Partly due to the restrictions imposed by the Royal Proclamation of 1763, only a handful of Americans had settled west of the Appalachian Mountains prior to the outbreak of the American Revolutionary War. The start of that war lifted the barrier to settlement, and by 1782 approximately 25,000 Americans had settled in Transappalachia. [52] After the war, American settlement in the region continued. Though life in these new lands proved hard for many, western settlement offered the prize of property, an unrealistic aspiration for some in the East. [53] Westward expansion stirred enthusiasm even in those who did not move west, and many leading Americans, including Washington, Benjamin Franklin, and John Jay, purchased lands in the west. [54] Land speculators founded groups like the Ohio Company, which acquired title to vast tracts of land in the west and often came into conflict with settlers. [55] Washington and others co-founded the Potomac Company to build a canal linking the Potomac River with Ohio River.
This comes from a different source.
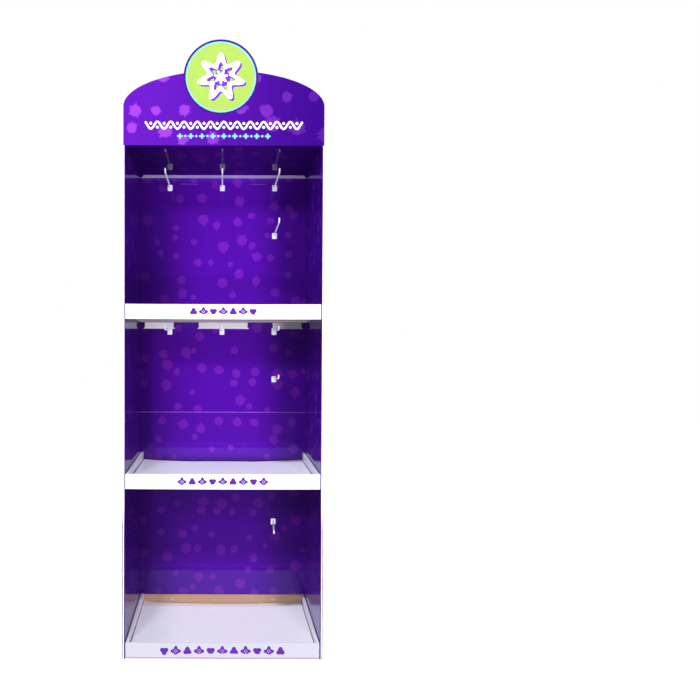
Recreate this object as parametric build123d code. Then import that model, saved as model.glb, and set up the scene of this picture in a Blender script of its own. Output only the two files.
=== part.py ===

Washington hoped that this canal would provide a cultural and economic link between the east and west, thus ensuring that the West would not ultimately secede. [56]

George Caleb Bingham's Daniel Boone Escorting Settlers through the Cumberland Gap depicts the early settlement of Kentucky George Caleb Bingham - Daniel Boone escorting settlers through the Cumberland Gap.jpg
George Caleb Bingham's Daniel Boone Escorting Settlers through the Cumberland Gap depicts the early settlement of Kentucky

In 1784, Virginia formally ceded its claims north of the Ohio River, and Congress created a government for the region now known as the Old Northwest with the Land Ordinance of 1784 and the Land Ordinance of 1785. These laws established the principle that Old Northwest would be governed by a territorial government, under the aegis of Congress, until it reached a certain level of political and economic development. At that point, the former territories would enter the union as states, with rights equal to that of any other state. [57] The federal territory stretched across most of the area west of Pennsylvania and north of the Ohio River, though Connecticut retained a small part of its claim in the West in the form of the Connecticut Western Reserve, a strip of land south of Lake Erie. [58] In 1787, Congress passed the Northwest Ordinance, which granted Congress greater control of the region by establishing the Northwest Territory. Under the new arrangement, many of the formerly elected officials of the territory were instead appointed by Congress. [59] In order to attract Northern settlers, Congress outlawed slavery in the Northwest Territory, though it also passed a fugitive slave law to appease the Southern states. [60]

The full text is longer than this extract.